I think part of the problem is that in 3rd edition, neither Consecrate and Desecrate had alignment descriptors, allowing evil characters to heal vile damage relatively easily. No longer, obviously. I think that with evil outsiders and undead, Desecrate would let them heal Vile damage (undead because Desecrate floods the area with negative energy, which powers them, and fiends because the evil bolsters them). With humans, though, it's tougher.
Hmm. Perhaps one spell (such as
Dispel Magic, a wizard's protection from evil [since the cleric can't cast good spells], or maybe even desecrate) could either weaken the evil taint or bolster the evil cleric in such a way that Cure spells could have full effect, or a reduced one? Pax's solution is also workable, methinks.

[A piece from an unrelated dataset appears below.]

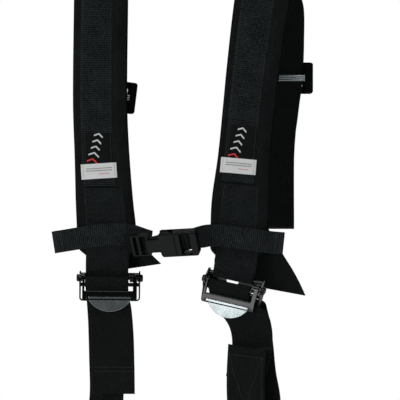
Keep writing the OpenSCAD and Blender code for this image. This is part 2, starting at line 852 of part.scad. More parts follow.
pad(LEFT);  // left_pad
pad_facing(LEFT);  // left_pad_facing
pad_base(LEFT);  // left_pad_base
patch(LEFT);  // left_patch
label_strip(LEFT);  // left_label
adjuster_webbing(LEFT);  // left_adjuster_webbing
rear_webbing(LEFT);  // left_rear_webbing
web_tail(LEFT);  // left_web_tail
rear_slide(LEFT);  // left_rear_slide
slide_bar(LEFT);  // left_slide_bar
adjuster_frame(LEFT);  // left_adjuster_frame
loop_bar(LEFT);  // left_loop_bar
friction_bar(LEFT);  // left_friction_bar
rivets(LEFT);  // left_rivets
release_yoke(LEFT);  // left_release_yoke
release_tab(LEFT);  // left_release_tab
lower_webbing(LEFT);  // left_lower_webbing
sternum_loop(LEFT);  // left_sternum_loop
pad(RIGHT);  // right_pad
pad_facing(RIGHT);  // right_pad_facing
pad_base(RIGHT);  // right_pad_base
patch(RIGHT);  // right_patch
label_strip(RIGHT);  // right_label
adjuster_webbing(RIGHT);  // right_adjuster_webbing
rear_webbing(RIGHT);  // right_rear_webbing
web_tail(RIGHT);  // right_web_tail
rear_slide(RIGHT);  // right_rear_slide
slide_bar(RIGHT);  // right_slide_bar
adjuster_frame(RIGHT);  // right_adjuster_frame
loop_bar(RIGHT);  // right_loop_bar
friction_bar(RIGHT);  // right_friction_bar
rivets(RIGHT);  // right_rivets
release_yoke(RIGHT);  // right_release_yoke
release_tab(RIGHT);  // right_release_tab
lower_webbing(RIGHT);  // right_lower_webbing
sternum_loop(RIGHT);  // right_sternum_loop
buckle_plug();
buckle_prong(1);  // buckle_prong_top
buckle_prong(-1);  // buckle_prong_bottom
buckle_socket();
lap_tongue();
lap_latch_plate();
lap_latch_cover();
lap_latch_lever();
lap_latch_pin();
lap_webbing(LEFT);  // left_lap_webbing
lap_webbing(RIGHT);  // right_lap_webbing
lap_slide(LEFT);  // left_lap_slide
lap_slide(RIGHT);  // right_lap_slide
anchor_plate(LEFT);  // left_anchor_plate
anchor_plate(RIGHT);  // right_anchor_plate
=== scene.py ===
"""Four-point racing harness round its CAD frame: webbing, pads, plates, stitching and materials."""
import json
import math

import bpy
import bmesh
from mathutils import Matrix, Vector, noise


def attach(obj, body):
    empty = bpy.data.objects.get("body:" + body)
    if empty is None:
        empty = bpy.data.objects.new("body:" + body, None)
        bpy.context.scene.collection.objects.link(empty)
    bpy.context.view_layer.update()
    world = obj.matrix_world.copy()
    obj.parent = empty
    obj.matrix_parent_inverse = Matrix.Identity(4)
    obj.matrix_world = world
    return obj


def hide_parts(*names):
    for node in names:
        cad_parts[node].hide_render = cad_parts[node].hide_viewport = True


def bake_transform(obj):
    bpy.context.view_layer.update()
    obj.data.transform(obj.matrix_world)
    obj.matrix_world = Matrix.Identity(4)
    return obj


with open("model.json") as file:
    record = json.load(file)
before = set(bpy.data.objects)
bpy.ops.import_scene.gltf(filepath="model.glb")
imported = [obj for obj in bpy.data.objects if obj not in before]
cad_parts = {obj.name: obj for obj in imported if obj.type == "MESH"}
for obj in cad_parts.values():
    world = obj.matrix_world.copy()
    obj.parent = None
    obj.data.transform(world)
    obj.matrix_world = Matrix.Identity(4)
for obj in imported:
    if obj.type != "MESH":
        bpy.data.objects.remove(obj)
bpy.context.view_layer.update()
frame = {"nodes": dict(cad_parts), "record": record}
SCENE = bpy.context.scene
MM = 0.001
SIDES = ("left", "right")


def rad(*angles):
    return [math.radians(a) for a in angles]


# ---------------------------------------------------------------- camera and light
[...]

I think your idea of Vile damage not affecting evil creatures works (is in line with the Unholy Word type spells), but for some reason it displeases me stylistically speaking. It strikes me that vile damage is not
evil like Unholy Damage (with anethema to good creatures) but evil as in hostile to all life equally, so
wrong and outside the natural order that it does not heal easily.
But that's me.

You seem to view it differently, and you should go with whatever works with you and your players. On a "how the world works" level, though, I think that as long as you allow evil characters
some not too inconvienient manner of healing vile damage, it doesn't suddenly break your game world (make the Blood War entirely suicidal, and so on) or your campaign (by making vile damage the mutually assured destruction weapon).